The generational change in Japan slowly eroded the foundation of pacifism built on victimhood. Post-war economic prosperity largely rendered the tales of hardship and sufferings incomprehensible to a youth who had only known affluence. Such an occurrence could have been rectified, if the conservative government did not compromise the peace education initiated in the post-war reforms. The government in favour of a more nationalistic curriculum implicitly censored the more critical appraisal of the war in school textbooks, thus creating a selective historical amnesia that was detrimental to fostering a peace-loving spirit. The ideologically driven involvement of leftist forces in the anti-nuclear campaign compromised its non-partisan reputation, thus reducing its overall mass appeal.
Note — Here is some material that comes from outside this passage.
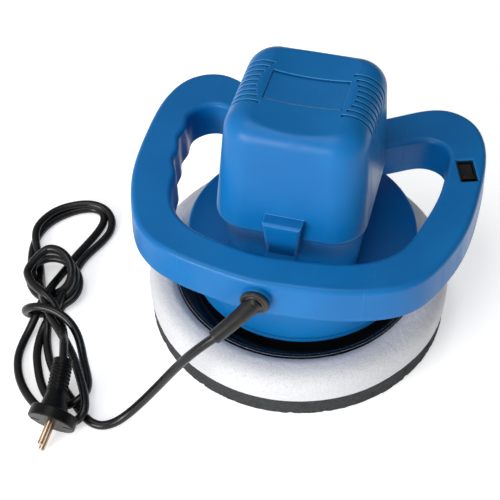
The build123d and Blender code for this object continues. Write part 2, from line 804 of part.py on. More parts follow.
plug_face = Vector(-145, -183.5, 18.2)
plug_tilt = 14.5
plug_yaw = -3.5
sleeve_yaw = 8.6
pin_roll = -15.0
plug_disc_radius = 18.3
plug_disc_depth = 9.0
plug_sleeve_length = 41.0      # from the disc's back to the collar's end
pin_spacing = 19.0
pin_reach = 19.0
mains_pin_radius = 2.4
pin_root_radius = 2.0
pin_shoulder = 1.0             # how far the pin's full width starts from the plug's face


def plug_frame(yaw, back=0.0):
    """A frame whose Z is the way the pins point; yaw turns it about the vertical."""
    level = cos(radians(plug_tilt))
    drop = -sin(radians(plug_tilt))
    forward = Vector(level * sin(radians(yaw)), -level * cos(radians(yaw)), drop)
    across = Vector(cos(radians(yaw)), sin(radians(yaw)), 0)
    return Plane(plug_face - forward * back, x_dir=across, z_dir=forward)


def plug_body():
    disc = Pos(0, 0, -plug_disc_depth / 2) * Cylinder(plug_disc_radius, plug_disc_depth)
    disc = fillet(disc.edges(), 1.2)
    for side in (-1, 1):
        disc = disc - Pos(side * (plug_disc_radius - 5), 0, 0) * Box(7, 2.4, 5)
    disc = plug_frame(plug_yaw) * disc
    back = plug_frame(sleeve_yaw, plug_disc_depth)
    shoulder = Pos(0, 0, -7) * Cone(7.5, 11.5, 16)
    grip = Pos(0, 0, -25) * Cylinder(6.6, 22)
    collar = Pos(0, 0, -plug_sleeve_length + 2.5) * Cylinder(7.4, 5)
    return disc + back * (shoulder + grip + collar)


def plug_pins():
    pins = []
    for side in (-1, 1):
        bare = Pos(0, side * pin_spacing / 2, (pin_reach + pin_shoulder) / 2)
        bare = bare * Cylinder(mains_pin_radius, pin_reach - pin_shoulder)
        bare = fillet(bare.edges().sort_by(Axis.Z)[-1:], 1.0)
        root = Pos(0, side * pin_spacing / 2, (pin_shoulder - 4) / 2)
        root = root * Cylinder(pin_root_radius, pin_shoulder + 4)
        pin = bare + root
        pins.append(plug_frame(plug_yaw) * (Rot(0, 0, pin_roll) * pin))
    return compound(pins)


def cord_tail():
    """The cord's last stretch, from the plug's collar down into the hank."""
    collar_end = plug_frame(sleeve_yaw, plug_disc_depth) * Pos(0, 0, -plug_sleeve_length)
    route = [tuple(collar_end.position)] + cord_tail_route
    return swept_round(route, cord_radius)


def cord_hank():
    upper = band(hank_loop, loop_height, hank_band)
    wrap = band(hank_wrap, wrap_height, hank_band)
    lower = band(hank_tail_loops, loop_height, tail_band)
    return upper + wrap + lower - plug_body() - cord_tail() - cord_lead()


def cord_lead():
    return swept_round(cord_route, cord_radius)


clamp_bottom = 110.5
clamp_top = 113.0


def cord_clamp():
    bar = block(-15, 15, -99.5, -92.5, clamp_bottom, clamp_top)
    for x, y in clamp_screw_places:
        bar = bar - rod(clamp_screw_radius, clamp_bottom - 1, clamp_top + 1, x, y)
    return bar


def cord_clamp_screws():
    screws = []
    for x, y in clamp_screw_places:
        screws.append(pan_screw(clamp_screw_radius, 2.6, clamp_bottom, clamp_top + 9, x, y, 1.6))
    return compound(screws)


# ---------------------------------------------------------------- write every node
def main():
    middle, sides = divided(housing_mouldings(), handle_zones(bridge_end()))
    save(middle, "upper_housing")
    for side, piece in sides.items():
        save(piece, f"handle_{side}")
    middle, sides = divided(handle_lower_cover(), handle_zones())
    save(middle, "handle_cover_rear")
    for side, piece in sides.items():
        save(piece, f"handle_cover_{side}")
    save(handle_screws(), "handle_screws")
    save(label_plate(), "label_plate")
    save(base_mouldings() - neck(), "base_housing")
    save(neck(), "neck")
    save(bearing_plate(), "bearing_plate")
    save(bearing_plate_screws(), "bearing_plate_screws")
    for name, sizes in (("lower", lower_bearing), ("upper", upper_bearing)):
        save(bearing_outer_ring(*sizes), f"{name}_bearing_outer_ring")
        save(bearing_inner_ring(*sizes), f"{name}_bearing_inner_ring")
        save(compound(bearing_balls(*sizes)), f"{name}_bearing_balls")
    save(on_pad_axis(bearing_outer_ring(*pad_bearing)), "pad_bearing_outer_ring")
    save(on_pad_axis(bearing_inner_ring(*pad_bearing)), "pad_bearing_inner_ring")
    save(compound([on_pad_axis(ball) for ball in bearing_balls(*pad_bearing)]), "pad_bearing_balls")
    save(motor_frame_plate(), "motor_frame_plate")
    save(stator_core(), "stator_core")
    save(upper_motor_bracket(), "upper_motor_bracket")
    save(motor_through_screws(), "motor_through_screws")
    save(suppression_capacitor(), "suppression_capacitor")
    for name, side in (("left", -1), ("right", 1)):
        save(coil_loop(side), f"field_coil_{name}")
        save(brush_holder(side), f"brush_holder_{name}")
        save(carbon_brush(side), f"carbon_brush_{name}")
        save(brush_spring(side), f"brush_spring_{name}")
    save(motor_shaft(), "motor_shaft")
    save(armature_core(), "armature_core")
    save(armature_winding(), "armature_winding")
    save(commutator(), "commutator")
    save(cooling_fan(), "cooling_fan")
    save(eccentric_hub(), "eccentric_hub")
    save(hub_grub_screw(), "hub_grub_screw")
    save(counterweight(), "counterweight")
    save(pad_washer(), "pad_washer")
    save(pad_screw(), "pad_screw")
    save(pad_circlip(), "pad_circlip")
    save(backing_plate(), "backing_plate")
    save(white_foam(), "white_foam_pad")
    save(grey_foam(), "grey_foam_face")
    save(switch_body(), "switch_body")
    save(rocker(), "rocker")
    save(grommet(), "cord_grommet")
    save(cord_clamp(), "cord_clamp")
    save(cord_clamp_screws(), "cord_clamp_screws")
    save(cord_lead(), "cord_lead")
    save(cord_hank(), "cord_hank")
    save(cord_tail(), "cord_tail")
    save(plug_body() - plug_pins(), "plug_body")
    save(plug_pins(), "plug_pins")


if __name__ == "__main__":
    main()
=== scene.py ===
import json
from math import cos, pi, radians, sin, tau
import bpy
from mathutils import Matrix, Vector, noise


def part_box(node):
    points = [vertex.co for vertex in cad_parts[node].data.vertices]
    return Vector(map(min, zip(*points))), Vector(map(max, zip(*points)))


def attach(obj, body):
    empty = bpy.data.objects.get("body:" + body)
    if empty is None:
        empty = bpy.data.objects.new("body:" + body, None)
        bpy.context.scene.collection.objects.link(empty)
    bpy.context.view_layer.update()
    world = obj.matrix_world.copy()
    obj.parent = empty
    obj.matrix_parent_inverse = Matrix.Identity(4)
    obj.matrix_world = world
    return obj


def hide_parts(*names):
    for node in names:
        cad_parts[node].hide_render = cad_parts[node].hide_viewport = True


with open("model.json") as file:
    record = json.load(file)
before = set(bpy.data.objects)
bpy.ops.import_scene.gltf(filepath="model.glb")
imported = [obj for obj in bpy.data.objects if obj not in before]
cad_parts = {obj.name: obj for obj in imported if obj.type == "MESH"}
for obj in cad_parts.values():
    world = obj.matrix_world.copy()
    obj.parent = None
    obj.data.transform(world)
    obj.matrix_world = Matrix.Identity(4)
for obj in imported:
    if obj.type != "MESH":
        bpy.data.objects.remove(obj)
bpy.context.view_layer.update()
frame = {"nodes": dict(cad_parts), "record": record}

# Rotary polisher. Metres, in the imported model's frame: +Z up, -Y towards the cord outlet.

record = frame["record"]
mounts = {mount["name"]: mount for mount in record["mounts"]}


def middle(node):
    low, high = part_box(node)
    return (Vector(low) + Vector(high)) / 2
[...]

The gradual demise of leftist sponsorship of the organised peace movement resulted in the declining activism of the movement.
Generational change is perhaps the greatest enemy of pacifism in Japan, especially in the absence of an effective transmission mechanism that could convey pacifist messages from one generation to another. Generational change in Japan saw not only youth without any sense of a victim consciousness, but also a generation of teachers devoid of the sense of mission to educate the next generation of the barbarism of war that was a characteristic of their predecessors. Unlike western pacifism rooted in religious tradition, Japanese pacifism was built on the shifting sands of fear-induced aversion to war. The root cause of the decline in pacifism is the fragility of its foundation.